Photo: AP

On Thursday, USA Today and The Wall Street Journal released mammoth reports documenting Donald Trump’s alleged failures to pay his bills full. In hundreds of court filings from more than 30 states, the newspapers found businesses owners, contractors and employees who claimed Trump and his companies refused to pay what they owed.

According to USA Today, which focussed on Trump’s legal battles with “ordinary Americans,” 253 subcontractors, 48 waiters and dozens of bartenders have accused the presumptive Republican nominee’s companies of failing to pay them either on time or in full. Additionally, Trump’s companies have reportedly been cited 24 times for violating the Fair Labor Standards Act since 2005.

In an interview, Trump told the paper that underpayments were the result of poor work on the part of his hires.
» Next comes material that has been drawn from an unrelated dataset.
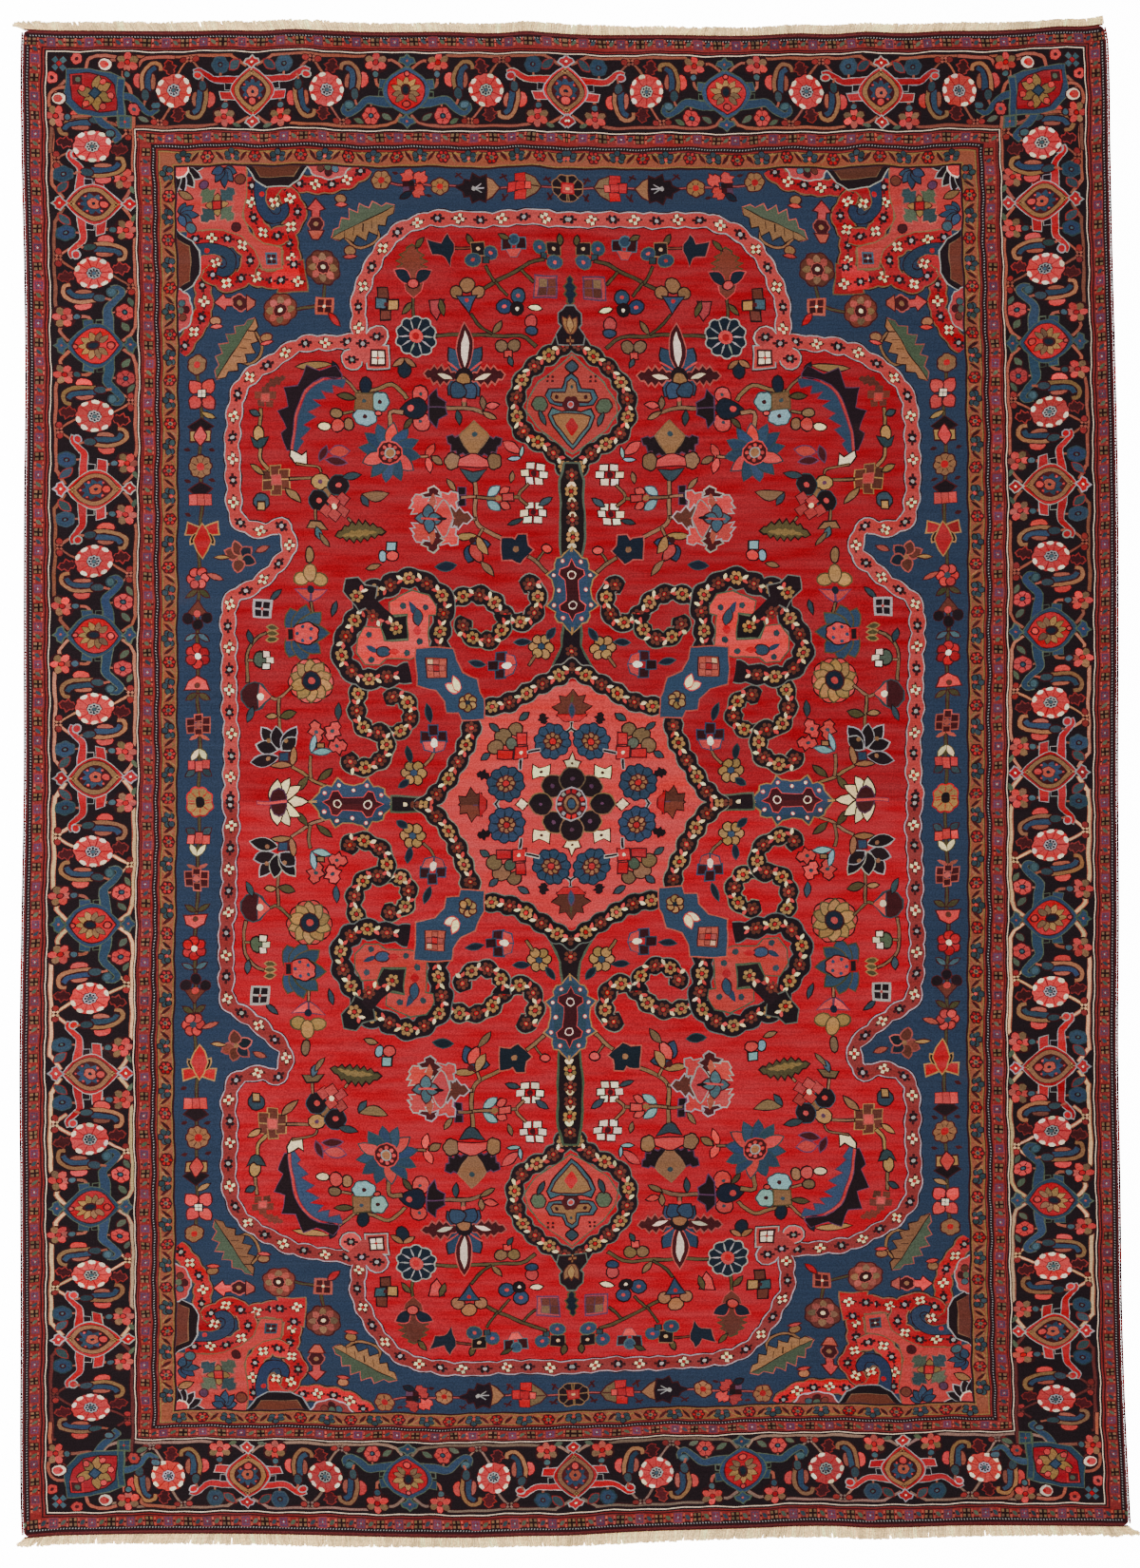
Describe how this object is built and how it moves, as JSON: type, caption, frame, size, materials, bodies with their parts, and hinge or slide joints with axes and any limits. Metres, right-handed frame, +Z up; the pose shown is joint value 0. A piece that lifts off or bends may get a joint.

“Let’s say that they do a job that’s not good, or a job that they didn’t finish, or a job that was way late. I’ll deduct from their contract, absolutely,” Trump told USA Today. “That’s what the country should be doing.”

The Wall Street Journal, however, found that payment disputes extended into his dealings with other businesses and were outside the norm even for the often combative construction business:

Mr. Trump’s withholding of payments stood out as particularly aggressive in the industry and in the broader business world, said some vendors who had trouble getting paid.

It is “a strong-arm tactic that is frowned on,” said Wayne Rivers, a small-business consultant in construction. The tactic is more common in Northeast construction than in other regions, he said, and is abnormal in much of American business.

“Part of how he did business as a philosophy was to negotiate the best price he could,” Jack O’Donnell, a former president of one of Trump’s casinos, told the Journal. “And then when it came time to pay the bills, [he’d say,] ‘I’m going to pay you but I’m going to pay you 75% of what we agreed to.’ ”

According to O’Donnell, such tactics made it difficult to do business and casino operators would pay suppliers in full against Trump’s wishes, infuriating him. Speaking to the Journal, Trump denied he had trouble paying his bills.

“I pay thousands of bills on time,” said Trump, dismissing claims to the contrary as “disgusting.”